Sa demande avait été accueillie favorablement par le ministre français des Finances, Bruno Le Maire et son homologue espagnol, Luis de Guindos. « Je ne suis pas hostile à ce qu'il y ait de la transparence sur les engagements pris, sur la vérification de ces engagements », confirmait mardi Bruno Le Maire. On en est resté là.

Indulgence

Adoptée le 5 décembre 2017, --une première dans son histoire-- la liste noire avait été décidée dans le sillage d'une série de scandales d'évasion fiscale - « LuxLeaks » fin 2014, « Panama Papers » en avril 2016 et « Paradise Papers » en novembre 2017.

Elle s’était d’emblée attirée de nombreuses et fortes critiques en ne prenant pas en compte certains territoires et pays européens suspects, eux aussi, de favoriser l’évasion fiscale ou de se livrer au dumping fiscal. « L'Irlande, le Luxembourg, les Pays-Bas ou Malte ne remplissent même pas les critères de l'UE », avait noté l’eurodéputée verte Eva Joly.

La semaine passée, Pierre Moscovici lui-même les avait qualifiés de « trous noirs fiscaux » sans pour autant plaider pour qu'ils figurent sur la liste noire.

Après révision, la liste ne contient plus que neuf malchanceux, d’importance assez secondaire : Bahreïn, Guam, les Îles Marshall, la Namibie, les Palaos, Samoa, les Samoa américaines, Sainte Lucie ainsi que Trinidad et Tobago.

Grisaille

Les huit pays retirés de la liste noire passent tout de même par un – peu effrayant – purgatoire : une liste grise de pays ayant pris des engagements de bonne conduite en matière fiscale qui et feront l'objet d'un suivi.

D'ici la fin de l'année, il sera décidé s'ils retournent sur la liste noire ou s'ils quittent la liste grise.

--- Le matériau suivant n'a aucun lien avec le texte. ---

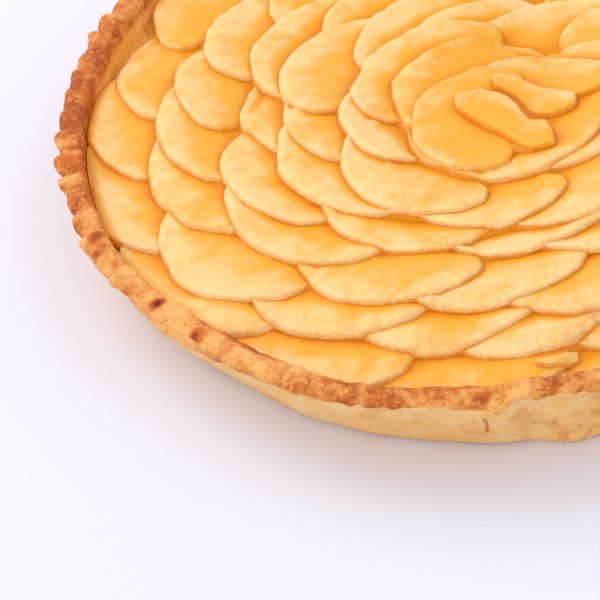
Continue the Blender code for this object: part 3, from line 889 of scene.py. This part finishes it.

Cette dernière, qui comprenait 47 pays, en compte désormais 55, avec les huit nouveaux venus.

Pierre Moscovici a appelé à «  rester vigilants pour que les 55 juridictions de la +liste grise+ passent de la parole aux actes ».

La Commission européenne affirme par ailleurs par ailleurs nourrir le projet de « continuer à examiner les contre-mesures et sanctions les plus pertinentes au niveau communautaire » pour les pays « blacklistés ».